How much of the show will be devoted to Core and Purple?
Easily 90 to 95 percent of it.
Are you playing the albums straight through?
No. It would be impossible. We were into the real long show thing and we had a feeling it might happen, but people just don't have the same attention spans. Core was 59 complete minutes, and Purple was like 46 minutes-plus. Then you add in a couple of space jams, and a couple of covers here or there, and a couple of our own songs for an encore, and we're easily at an hour and a half, which is pretty perfect for us right now.
I see about 17 shows on the schedule. Are you planning on doing more after that?
Yeah, we're going to be taking a break and then coming back. I haven't seen the full routing sheet yet, but I think it will late April and then through May.
What's it like to play these STP songs with different musicians? I'd imagine it's a very different sort of energy.
Yeah, but it's a lot of fun, because we do different arrangements of the songs. There's certain songs, like "Vaseline," that are very, very similar, and then there are other songs that are changed a lot.
There are a lot of them. The band has been working on arrangements with the notes that I've given them over the last day and a half. I start with rehearsing with them today. Then we'll rehearse again before the first gig. I already have ideas about how I want to change things around – kind of like what we did with "Do It for the Kids" on Contraband with Velvet Revolver. We made it a Cramps-meets-Doors kind of thing. There are certain songs we can do that with. I want to do the original version of "Crackerman." Before Brendan [O'Brien]'s input it was inspired by "Jesus Built My Hotrod" by Ministry. That was the vibe I was going for.
I've seen lots of rumors about Stone Temple Pilots on the Internet. What's the status of the band? Are you guys still together?
That's the thing. I really have paid no attention to social media. It's never been something that I've done. There are people that put up tour dates and basically say what's going on, but I need to get more involved, because I hear about rumors that are absolutely ridiculous. STP has not broken up. I haven't quit. I haven't been fired. We're talking about when we want to tour next.
My personal feeling is that we just need some new blood in the band. It'll give it new energy, so that we're not just playing the same greatest hits set we've been playing ever since we got back together after I left Velvet Revolver. I'd like to make a new record so it breathes new life into it. Right now, I'm focused on building my solo career with this group of guys. That's what feels right.
As far as Velvet Revolver goes, I'd love it if it happened. But it's not something I can count on, and it's not something that I can control. If it happens, it'll happen. It would be a great thing. I know the fans would love to see it, but I respect that Slash has a solo career and he wants it to succeed the same way that I would like my solo career to succeed. Having said that, whether things work out in a timely fashion, and if it's quarterbacked right by the team and we all work together . . . it's all very sensitive right now, but I'd like to do it. It would be fun.

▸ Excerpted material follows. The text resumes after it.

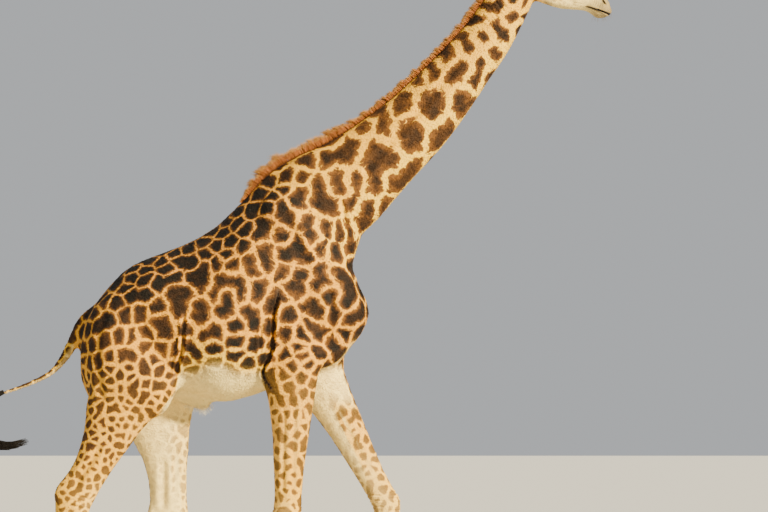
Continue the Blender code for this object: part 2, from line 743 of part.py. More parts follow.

I've always been good at juggling my musical adventures between different bands – the Magnificent Bastards, solo projects, STP, Velvet Revolver, as well as doing things with different artists, like Cyndi Lauper and a lot of other people. I think you need to do that stuff as an artist. That's the way things were done in the Sixties and the Seventies, even to the Nineties. People like collaborations. Maynard [Keenan] is a really good example of how things can be done right. That's what I would like to do. I'm not going to force anything to happen. I want it to sort of happen organically.